Идиллическое бытие, пронизанное чаянием любви, преодолевает свой временной континуум, становясь вневременным и соединяющим земное и небесное, ибо стадо упирается рогами в небо, а Дафнис и Хлоя молоды и невинны, хотя роман о них оброс примечаниями, напечатанными жирным шрифтом нонпарель.

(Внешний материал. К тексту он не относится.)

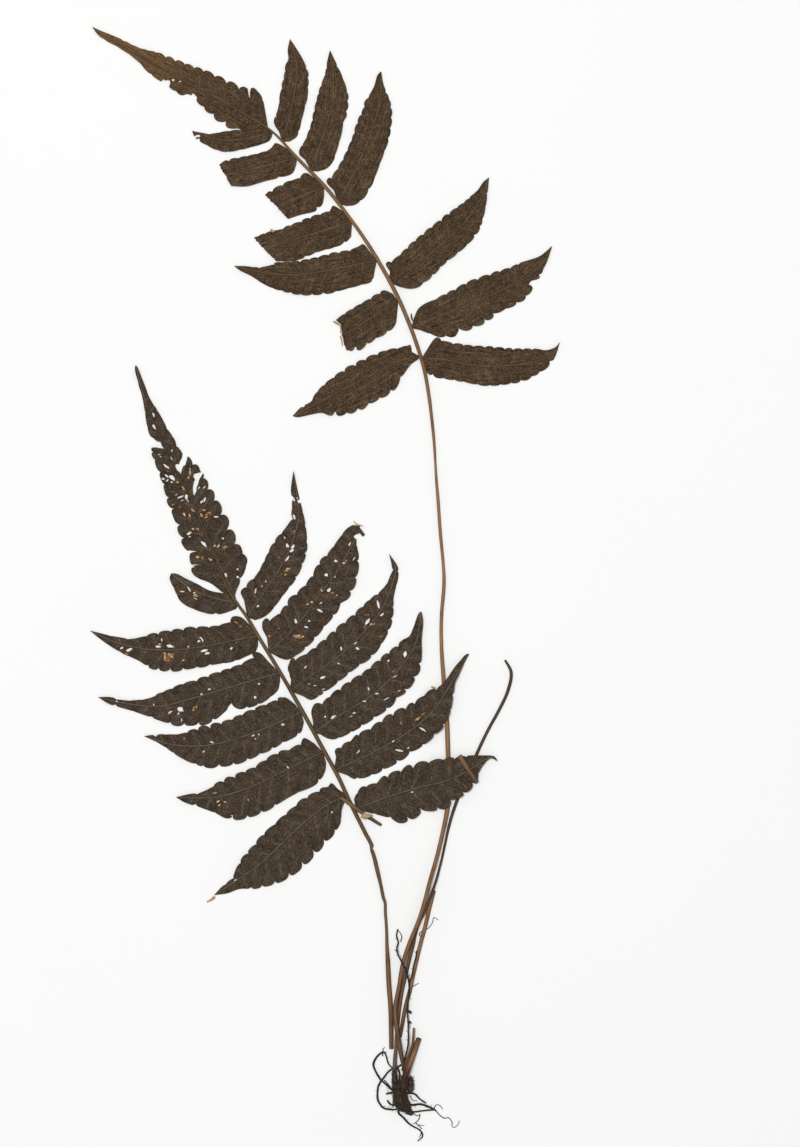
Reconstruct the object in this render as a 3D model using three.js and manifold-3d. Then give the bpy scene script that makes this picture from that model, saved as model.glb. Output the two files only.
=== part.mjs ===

Время идиллии становится вечностью, ибо забывает свою цель, точнее исцеляется от цели, а роман забывает привычную устремленность к развязке, что становится возможным, благодаря тому, что эротическая составляющая любви, присутствующая в первой половине стихотворения, в которой упоминается девственная тень соска, преодолевается темой бестелесности тела, а следовательно, одухотворенностью тела второй половины стихотворения, с которой говорится о просвечивающей руке девочки Хлои. Преодоление эроитизма открывает сюжет вечному бытию и вечной молодости героев, которые наслаждаются самим идиллическим бытием, не стремящимся к развязке, ибо им дано это бытие, и ничего более не надо.